Tigger now rests on my dresser
I may be the CAT LADY but he merely tolerates this as an endearing quirk.  (I use the word "endearing" knowing full well that in my current frame of mind, hoarding cats is just one adoption event away) 

But, the gods smiled down on my husband and I received a response to a local rescue that received my adoption request for the little booger you see at the top of this page.  His name was "Bloo"...for his amazing blue eyes.  He is 12 weeks old and comes from a family of Ragdoll mixes who were rescued from a cattery.  His mom died after giving birth because she was barely old enough to have a litter.  Not one to dwell on sad details, I am grateful he survived and is now in my possession. 

We went to pick him up in a Petco parking lot where his foster mom had him and his littermates.  He was buried in the bottom of the pile...shaking with anxiety and perhaps the cold.  We have been suffering week after week of record cold and snow here in the Mid-Atlantic states and I can't express more heartily my attitude of "Suck it Winter!!"

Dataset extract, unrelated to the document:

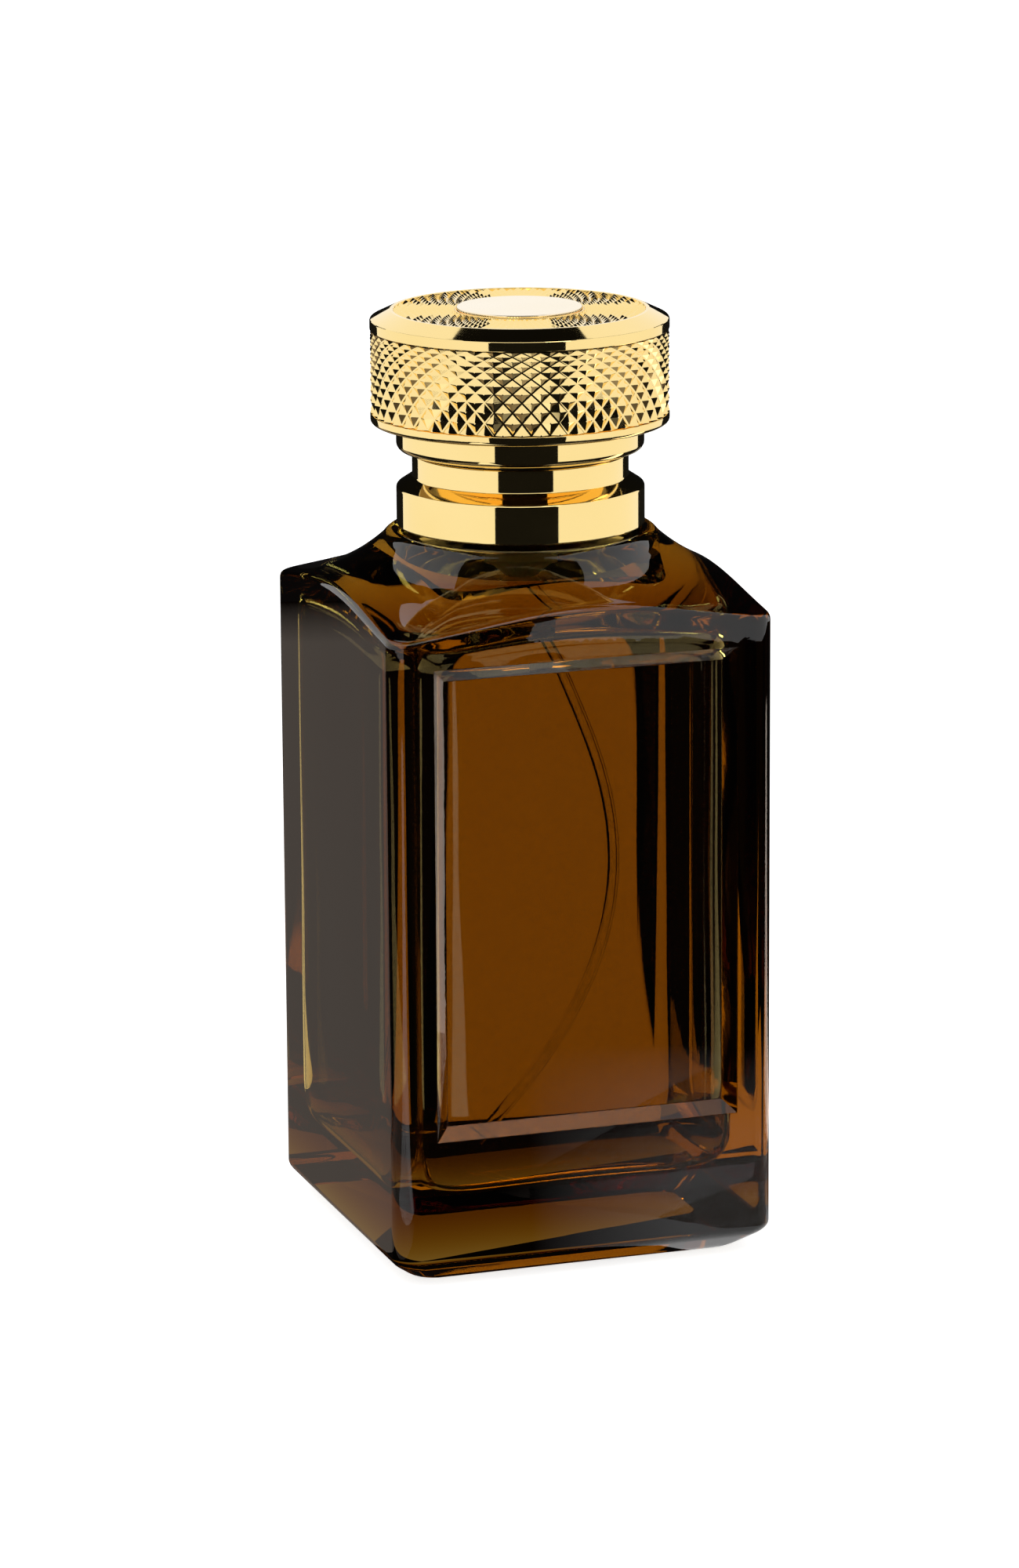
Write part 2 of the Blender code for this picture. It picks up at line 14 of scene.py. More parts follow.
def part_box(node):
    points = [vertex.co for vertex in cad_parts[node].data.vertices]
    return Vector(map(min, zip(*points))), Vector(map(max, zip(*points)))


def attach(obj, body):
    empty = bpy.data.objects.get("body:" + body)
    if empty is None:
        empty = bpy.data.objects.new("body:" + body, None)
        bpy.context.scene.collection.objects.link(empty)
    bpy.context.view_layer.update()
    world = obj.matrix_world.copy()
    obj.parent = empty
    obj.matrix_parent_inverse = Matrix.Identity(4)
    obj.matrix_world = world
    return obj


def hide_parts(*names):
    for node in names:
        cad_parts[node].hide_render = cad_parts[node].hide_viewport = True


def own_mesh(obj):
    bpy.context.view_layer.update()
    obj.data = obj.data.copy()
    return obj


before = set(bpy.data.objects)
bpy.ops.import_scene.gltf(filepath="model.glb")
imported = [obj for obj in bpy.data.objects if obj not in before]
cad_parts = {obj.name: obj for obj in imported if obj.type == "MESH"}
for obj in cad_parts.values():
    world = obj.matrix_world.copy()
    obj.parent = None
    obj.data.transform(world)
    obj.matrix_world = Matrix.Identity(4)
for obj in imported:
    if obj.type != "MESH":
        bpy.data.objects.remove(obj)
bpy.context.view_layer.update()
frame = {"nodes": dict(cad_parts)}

MM = 0.001


def size_of(node):
    """A node's lowest and highest corners, in millimetres."""
    low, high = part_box(node)
    return low / MM, high / MM


GLASS_HIGH = size_of("glass_bottle")[1]
COLLAR_LOW, COLLAR_HIGH = size_of("collar_shell")
SKIRT_LOW, BAND_HIGH = size_of("cap_body")
KNURL_LOW, KNURL_HIGH = size_of("knurled_sleeve")
LID_LOW, LID_HIGH = size_of("cap_top")
DISC_LOW, DISC_HIGH = size_of("cap_medallion")
HEAD_LOW, HEAD_HIGH = size_of("actuator_shell")
CORE_LOW, CORE_HIGH = size_of("actuator_core")
NOZZLE_LOW, NOZZLE_HIGH = size_of("nozzle_insert")
SLEEVE_LOW, SLEEVE_HIGH = size_of("collar_sleeve")
FERRULE_LOW, FERRULE_HIGH = size_of("crimp_ferrule")
STEM_LOW, STEM_HIGH = size_of("stem")
LINER_LOW, LINER_HIGH = size_of("cap_liner")
TUBE_HIGH = size_of("dip_tube")[1]
SPRING_LOW, SPRING_HIGH = size_of("return_spring")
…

He had a long ride home and now the necessary sequester period has begun while the other cats nervously pace around knowing something underhanded is going on.  What's more frustrating...having to isolate this little poopsie or neglect the kitties on the other side of the door???  I'm literally torn.  Which is where my daughter comes in.   She has strict instructions to overcompensate with the existing cats, Toonsis and Pepper, so that they know they aren't losers just because they aren't tiny irresistible attention-hogs.

I've been rewarded with an amazingly affectionate kitten who wants to massage everything that has a pulse.  He was given the name "Snickers" because he's as sweet as chocolate, the color of blended caramel, and still has his nuts.  Temporarily.  (snicker snicker--ha ha works as mocking laughter too!)

So, there you have it.  I'm cured of depression by the arrival of a little fluffball.  I will always miss my dearest Tigger.  But I know somewhere up there he's looking down on us adoringly and thinking, "Hey!  Get out of my spot, you little pretender!!"